In particolare il bue è forte e paziente, simboleggia tutti coloro che lavorano nel “campo di Dio” e ne divulgano la Parola.

L’asinello simboleggia le forze malefiche cavalcate da Cristo,  dominandole.

In alcuni presepi, Gesù nasce in una mangiatoia, in altri, è una grotta, che lo accoglie. La Grotta,  simbolo del cosmo in cui è entrata la luce del mondo. La grotta buia e fredda,  accoglie gli stanchi  Maria e  Giuseppe, e si riempie di luce con la nascita di Gesù.

Tornando al presepe napoletano, nella sua vastità e complessità è articolato in tante scene di vita quotidiana, ma con riferimenti all’Oriente, ad Erode che invia i Magi  a scoprire chi è Questo Nuovo Re.
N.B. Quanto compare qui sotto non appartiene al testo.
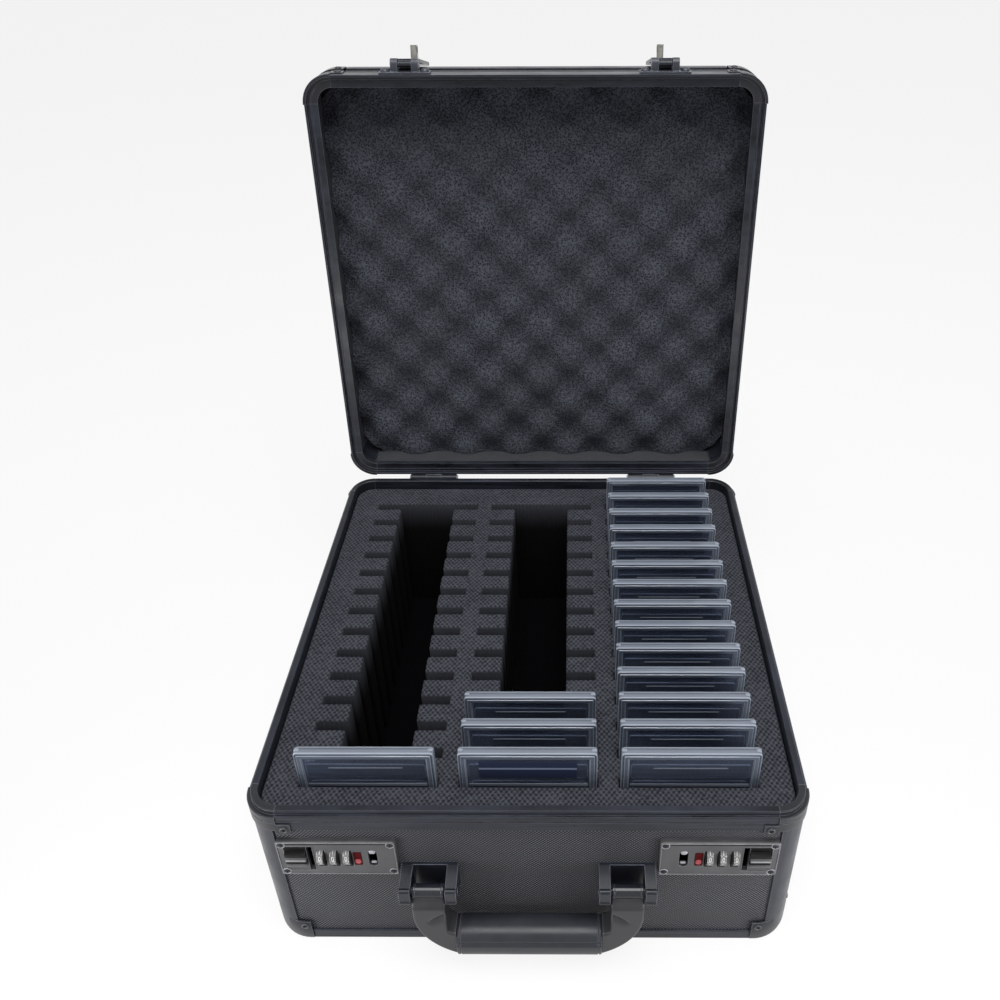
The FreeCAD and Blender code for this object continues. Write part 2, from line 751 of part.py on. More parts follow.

 Il sacro ed il pagano si intrecciano in uno scenario armonico, ricco di colori e di atmosfera, di passione di amore per l’Evento che ha cambiato il mondo. Non dimentichiamo che computiamo gli anni dalla nascita di Cristo, che però secondo studi recenti nacque sul finire del 747 e non nel 754. Sette anni dopo, quindi, per un calcolo errato, nel computo iniziato verso il 540 ad opera di Dionigi il Piccolo.

Non potendo citare tutti i presepi napoletani, mi riferirò in particolare al presepe Cuciniello, inaugurato il 28 dicembre 1879 nel Museo Nazionale di San Martino allogato nella omonima Certosa Napoletana, e quello dei Ss. Cosma e Damiano a Roma, nella cui Basilica, ai tempi di Cristo, aveva luogo l’archivio imperiale o ufficio statistico della antica Roma. Da questo luogo partì l’ordine di eseguire il censimento in Palestina, ragione per cui Giuseppe e Maria furono costretti ad incamminarsi verso Betlemme. Betlemme ovvero Casa Del Pane, il cui nome deriva forse dal fatto che anticamente la cittadina era un grande granaio. Ma  Betlemme in arabo vuol dire anche Casa Della Carne. Gesù disse” Chi mangerà di questo pane vivrà in eterno e il pane che io darò è la mia carne per la vita del mondo“ Gesù, fonte di vita e di rinascita.

E che la stella cometa, diventata il simbolo della luce da seguire, una luce che si chiama speranza, la Luce che illumina il buio in cui spesso camminiamo indicando il giusto percorso da seguire, accompagni l’umanità allora o come ora.